DIRECTIONS:
Extract the complete listing and repeat it word for word.

AVAILABLE DATA:
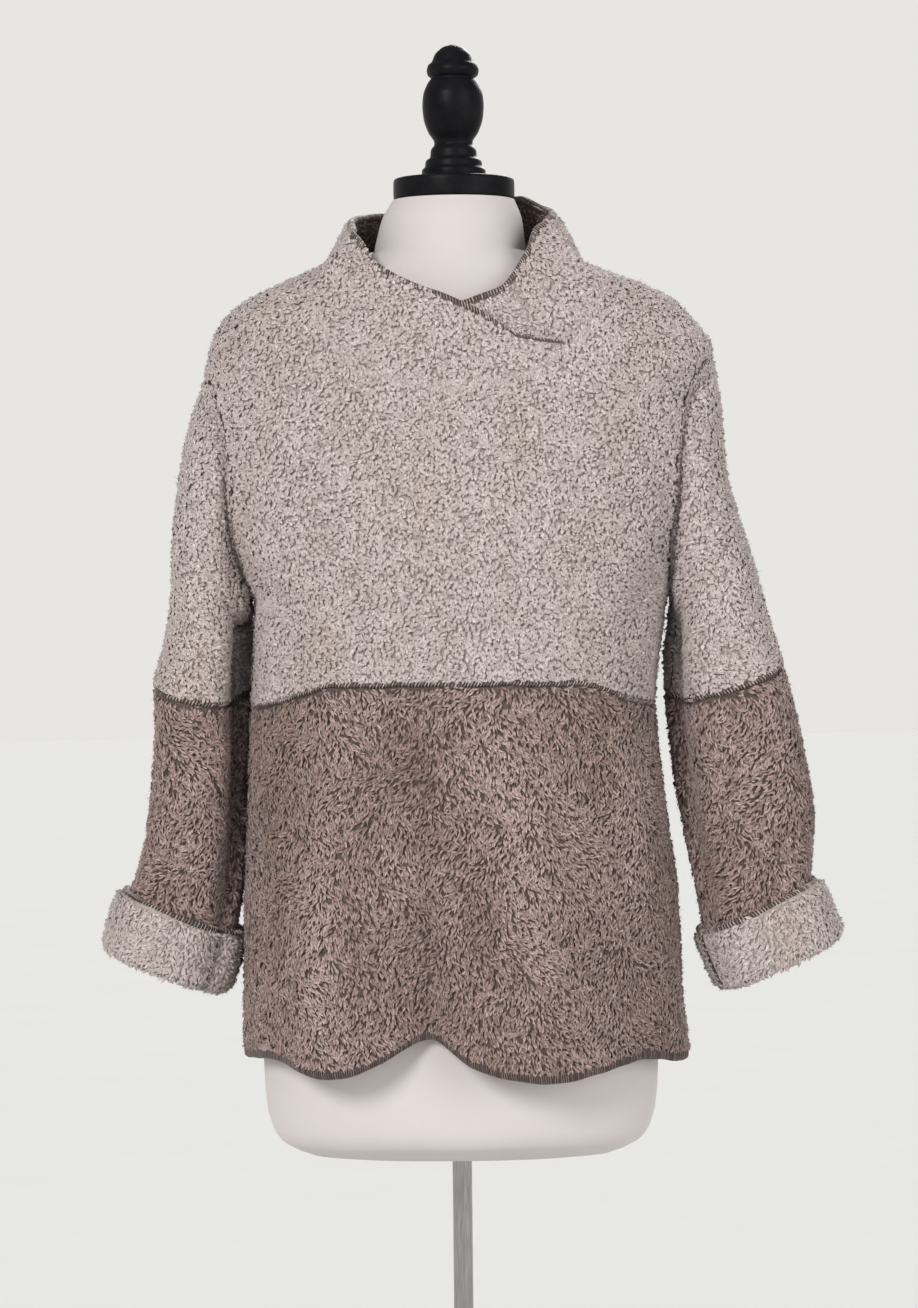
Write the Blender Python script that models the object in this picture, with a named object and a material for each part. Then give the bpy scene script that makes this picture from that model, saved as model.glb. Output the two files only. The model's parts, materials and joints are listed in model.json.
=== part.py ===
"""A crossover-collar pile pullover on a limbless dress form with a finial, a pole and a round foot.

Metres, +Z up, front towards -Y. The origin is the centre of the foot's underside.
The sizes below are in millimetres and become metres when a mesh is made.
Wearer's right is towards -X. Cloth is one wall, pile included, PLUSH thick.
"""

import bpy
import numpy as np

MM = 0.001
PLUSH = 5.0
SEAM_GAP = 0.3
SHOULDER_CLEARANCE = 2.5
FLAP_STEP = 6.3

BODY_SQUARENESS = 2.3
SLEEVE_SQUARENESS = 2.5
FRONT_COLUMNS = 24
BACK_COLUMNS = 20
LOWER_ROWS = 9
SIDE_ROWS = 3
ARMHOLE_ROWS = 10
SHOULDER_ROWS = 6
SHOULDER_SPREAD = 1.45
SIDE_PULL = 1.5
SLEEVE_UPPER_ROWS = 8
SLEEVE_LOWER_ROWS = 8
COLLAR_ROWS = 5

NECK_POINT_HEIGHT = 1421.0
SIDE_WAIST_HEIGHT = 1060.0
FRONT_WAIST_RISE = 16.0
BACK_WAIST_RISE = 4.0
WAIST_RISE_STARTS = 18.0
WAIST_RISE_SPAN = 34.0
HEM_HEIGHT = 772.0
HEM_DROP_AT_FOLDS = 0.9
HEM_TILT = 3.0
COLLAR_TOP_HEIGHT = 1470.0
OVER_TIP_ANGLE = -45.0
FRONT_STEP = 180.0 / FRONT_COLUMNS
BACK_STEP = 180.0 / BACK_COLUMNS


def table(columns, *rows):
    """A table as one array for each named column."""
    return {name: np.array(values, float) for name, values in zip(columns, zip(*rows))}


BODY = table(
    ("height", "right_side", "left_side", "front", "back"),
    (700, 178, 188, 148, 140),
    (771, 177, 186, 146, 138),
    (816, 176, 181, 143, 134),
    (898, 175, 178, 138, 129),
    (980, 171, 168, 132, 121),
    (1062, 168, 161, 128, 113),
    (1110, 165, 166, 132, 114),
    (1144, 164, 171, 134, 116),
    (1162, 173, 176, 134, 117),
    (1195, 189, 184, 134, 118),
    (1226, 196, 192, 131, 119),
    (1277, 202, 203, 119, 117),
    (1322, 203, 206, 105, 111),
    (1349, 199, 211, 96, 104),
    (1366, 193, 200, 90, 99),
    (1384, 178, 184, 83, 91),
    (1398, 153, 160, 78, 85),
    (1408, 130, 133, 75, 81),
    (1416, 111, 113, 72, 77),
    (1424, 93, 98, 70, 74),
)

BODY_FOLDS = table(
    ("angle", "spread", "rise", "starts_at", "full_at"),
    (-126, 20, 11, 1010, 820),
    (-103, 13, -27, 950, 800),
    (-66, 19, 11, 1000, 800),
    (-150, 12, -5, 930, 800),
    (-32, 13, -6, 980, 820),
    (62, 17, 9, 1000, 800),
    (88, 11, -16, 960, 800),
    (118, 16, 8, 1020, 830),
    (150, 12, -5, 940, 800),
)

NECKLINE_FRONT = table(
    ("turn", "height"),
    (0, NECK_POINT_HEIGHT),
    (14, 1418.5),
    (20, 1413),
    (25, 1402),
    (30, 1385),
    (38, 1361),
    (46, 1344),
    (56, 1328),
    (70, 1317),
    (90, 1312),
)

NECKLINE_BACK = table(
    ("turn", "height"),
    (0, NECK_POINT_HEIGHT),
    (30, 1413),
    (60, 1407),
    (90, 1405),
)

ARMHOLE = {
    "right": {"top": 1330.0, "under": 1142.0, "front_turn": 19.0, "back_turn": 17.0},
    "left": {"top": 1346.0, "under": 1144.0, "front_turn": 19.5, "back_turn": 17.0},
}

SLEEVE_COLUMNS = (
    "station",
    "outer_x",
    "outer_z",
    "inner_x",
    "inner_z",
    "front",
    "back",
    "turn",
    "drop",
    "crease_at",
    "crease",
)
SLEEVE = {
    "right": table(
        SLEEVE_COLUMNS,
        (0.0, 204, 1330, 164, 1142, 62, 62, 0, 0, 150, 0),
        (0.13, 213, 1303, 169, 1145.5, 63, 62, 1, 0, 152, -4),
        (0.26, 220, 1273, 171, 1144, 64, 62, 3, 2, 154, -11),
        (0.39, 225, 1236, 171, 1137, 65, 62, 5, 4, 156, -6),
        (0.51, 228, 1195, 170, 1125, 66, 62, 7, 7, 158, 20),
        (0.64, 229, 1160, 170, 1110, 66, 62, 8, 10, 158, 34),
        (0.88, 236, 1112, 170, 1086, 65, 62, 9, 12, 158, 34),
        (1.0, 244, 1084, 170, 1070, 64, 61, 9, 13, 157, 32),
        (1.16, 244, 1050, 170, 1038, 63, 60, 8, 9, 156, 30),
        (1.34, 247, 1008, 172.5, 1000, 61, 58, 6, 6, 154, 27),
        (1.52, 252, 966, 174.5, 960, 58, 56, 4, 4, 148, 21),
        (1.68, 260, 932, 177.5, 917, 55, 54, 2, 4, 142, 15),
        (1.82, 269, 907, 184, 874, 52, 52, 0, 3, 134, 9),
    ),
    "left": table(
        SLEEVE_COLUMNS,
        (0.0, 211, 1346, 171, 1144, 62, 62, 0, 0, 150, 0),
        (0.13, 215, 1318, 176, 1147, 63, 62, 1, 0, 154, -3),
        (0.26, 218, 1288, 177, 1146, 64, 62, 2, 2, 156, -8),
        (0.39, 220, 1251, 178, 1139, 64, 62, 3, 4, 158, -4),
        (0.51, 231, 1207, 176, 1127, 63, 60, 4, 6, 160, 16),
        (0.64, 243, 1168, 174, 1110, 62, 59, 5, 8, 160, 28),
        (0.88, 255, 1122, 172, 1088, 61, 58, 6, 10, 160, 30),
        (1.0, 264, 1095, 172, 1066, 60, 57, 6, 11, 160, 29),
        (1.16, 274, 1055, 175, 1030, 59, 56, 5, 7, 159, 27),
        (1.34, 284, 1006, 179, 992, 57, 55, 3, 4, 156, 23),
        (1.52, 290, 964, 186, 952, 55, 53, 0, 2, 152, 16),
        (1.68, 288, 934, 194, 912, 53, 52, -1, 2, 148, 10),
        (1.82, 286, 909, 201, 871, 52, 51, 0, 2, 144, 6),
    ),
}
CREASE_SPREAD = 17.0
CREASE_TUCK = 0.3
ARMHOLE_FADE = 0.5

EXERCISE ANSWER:
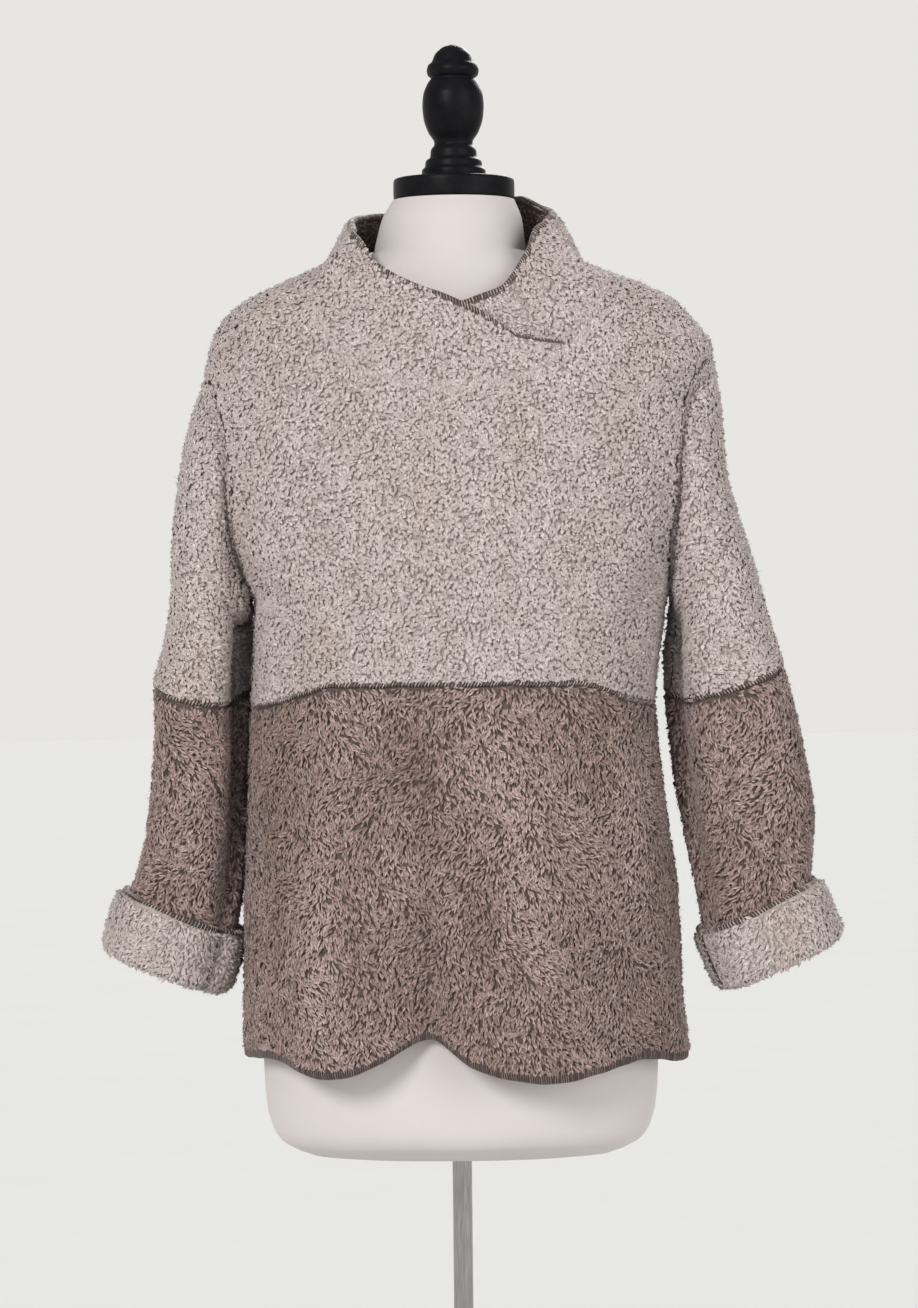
Write the Blender Python script that models the object in this picture, with a named object and a material for each part. Then give the bpy scene script that makes this picture from that model, saved as model.glb. Output the two files only. The model's parts, materials and joints are listed in model.json.
=== part.py ===
"""A crossover-collar pile pullover on a limbless dress form with a finial, a pole and a round foot.

Metres, +Z up, front towards -Y. The origin is the centre of the foot's underside.
The sizes below are in millimetres and become metres when a mesh is made.
Wearer's right is towards -X. Cloth is one wall, pile included, PLUSH thick.
"""

import bpy
import numpy as np

MM = 0.001
PLUSH = 5.0
SEAM_GAP = 0.3
SHOULDER_CLEARANCE = 2.5
FLAP_STEP = 6.3

BODY_SQUARENESS = 2.3
SLEEVE_SQUARENESS = 2.5
FRONT_COLUMNS = 24
BACK_COLUMNS = 20
LOWER_ROWS = 9
SIDE_ROWS = 3
ARMHOLE_ROWS = 10
SHOULDER_ROWS = 6
SHOULDER_SPREAD = 1.45
SIDE_PULL = 1.5
SLEEVE_UPPER_ROWS = 8
SLEEVE_LOWER_ROWS = 8
COLLAR_ROWS = 5

NECK_POINT_HEIGHT = 1421.0
SIDE_WAIST_HEIGHT = 1060.0
FRONT_WAIST_RISE = 16.0
BACK_WAIST_RISE = 4.0
WAIST_RISE_STARTS = 18.0
WAIST_RISE_SPAN = 34.0
HEM_HEIGHT = 772.0
HEM_DROP_AT_FOLDS = 0.9
HEM_TILT = 3.0
COLLAR_TOP_HEIGHT = 1470.0
OVER_TIP_ANGLE = -45.0
FRONT_STEP = 180.0 / FRONT_COLUMNS
BACK_STEP = 180.0 / BACK_COLUMNS


def table(columns, *rows):
    """A table as one array for each named column."""
    return {name: np.array(values, float) for name, values in zip(columns, zip(*rows))}


BODY = table(
    ("height", "right_side", "left_side", "front", "back"),
    (700, 178, 188, 148, 140),
    (771, 177, 186, 146, 138),
    (816, 176, 181, 143, 134),
    (898, 175, 178, 138, 129),
    (980, 171, 168, 132, 121),
    (1062, 168, 161, 128, 113),
    (1110, 165, 166, 132, 114),
    (1144, 164, 171, 134, 116),
    (1162, 173, 176, 134, 117),
    (1195, 189, 184, 134, 118),
    (1226, 196, 192, 131, 119),
    (1277, 202, 203, 119, 117),
    (1322, 203, 206, 105, 111),
    (1349, 199, 211, 96, 104),
    (1366, 193, 200, 90, 99),
    (1384, 178, 184, 83, 91),
    (1398, 153, 160, 78, 85),
    (1408, 130, 133, 75, 81),
    (1416, 111, 113, 72, 77),
    (1424, 93, 98, 70, 74),
)

BODY_FOLDS = table(
    ("angle", "spread", "rise", "starts_at", "full_at"),
    (-126, 20, 11, 1010, 820),
    (-103, 13, -27, 950, 800),
    (-66, 19, 11, 1000, 800),
    (-150, 12, -5, 930, 800),
    (-32, 13, -6, 980, 820),
    (62, 17, 9, 1000, 800),
    (88, 11, -16, 960, 800),
    (118, 16, 8, 1020, 830),
    (150, 12, -5, 940, 800),
)

NECKLINE_FRONT = table(
    ("turn", "height"),
    (0, NECK_POINT_HEIGHT),
    (14, 1418.5),
    (20, 1413),
    (25, 1402),
    (30, 1385),
    (38, 1361),
    (46, 1344),
    (56, 1328),
    (70, 1317),
    (90, 1312),
)

NECKLINE_BACK = table(
    ("turn", "height"),
    (0, NECK_POINT_HEIGHT),
    (30, 1413),
    (60, 1407),
    (90, 1405),
)

ARMHOLE = {
    "right": {"top": 1330.0, "under": 1142.0, "front_turn": 19.0, "back_turn": 17.0},
    "left": {"top": 1346.0, "under": 1144.0, "front_turn": 19.5, "back_turn": 17.0},
}

SLEEVE_COLUMNS = (
    "station",
    "outer_x",
    "outer_z",
    "inner_x",
    "inner_z",
    "front",
    "back",
    "turn",
    "drop",
    "crease_at",
    "crease",
)
SLEEVE = {
    "right": table(
        SLEEVE_COLUMNS,
        (0.0, 204, 1330, 164, 1142, 62, 62, 0, 0, 150, 0),
        (0.13, 213, 1303, 169, 1145.5, 63, 62, 1, 0, 152, -4),
        (0.26, 220, 1273, 171, 1144, 64, 62, 3, 2, 154, -11),
        (0.39, 225, 1236, 171, 1137, 65, 62, 5, 4, 156, -6),
        (0.51, 228, 1195, 170, 1125, 66, 62, 7, 7, 158, 20),
        (0.64, 229, 1160, 170, 1110, 66, 62, 8, 10, 158, 34),
        (0.88, 236, 1112, 170, 1086, 65, 62, 9, 12, 158, 34),
        (1.0, 244, 1084, 170, 1070, 64, 61, 9, 13, 157, 32),
        (1.16, 244, 1050, 170, 1038, 63, 60, 8, 9, 156, 30),
        (1.34, 247, 1008, 172.5, 1000, 61, 58, 6, 6, 154, 27),
        (1.52, 252, 966, 174.5, 960, 58, 56, 4, 4, 148, 21),
        (1.68, 260, 932, 177.5, 917, 55, 54, 2, 4, 142, 15),
        (1.82, 269, 907, 184, 874, 52, 52, 0, 3, 134, 9),
    ),
    "left": table(
        SLEEVE_COLUMNS,
        (0.0, 211, 1346, 171, 1144, 62, 62, 0, 0, 150, 0),
        (0.13, 215, 1318, 176, 1147, 63, 62, 1, 0, 154, -3),
        (0.26, 218, 1288, 177, 1146, 64, 62, 2, 2, 156, -8),
        (0.39, 220, 1251, 178, 1139, 64, 62, 3, 4, 158, -4),
        (0.51, 231, 1207, 176, 1127, 63, 60, 4, 6, 160, 16),
        (0.64, 243, 1168, 174, 1110, 62, 59, 5, 8, 160, 28),
        (0.88, 255, 1122, 172, 1088, 61, 58, 6, 10, 160, 30),
        (1.0, 264, 1095, 172, 1066, 60, 57, 6, 11, 160, 29),
        (1.16, 274, 1055, 175, 1030, 59, 56, 5, 7, 159, 27),
        (1.34, 284, 1006, 179, 992, 57, 55, 3, 4, 156, 23),
        (1.52, 290, 964, 186, 952, 55, 53, 0, 2, 152, 16),
        (1.68, 288, 934, 194, 912, 53, 52, -1, 2, 148, 10),
        (1.82, 286, 909, 201, 871, 52, 51, 0, 2, 144, 6),
    ),
}
CREASE_SPREAD = 17.0
CREASE_TUCK = 0.3
ARMHOLE_FADE = 0.5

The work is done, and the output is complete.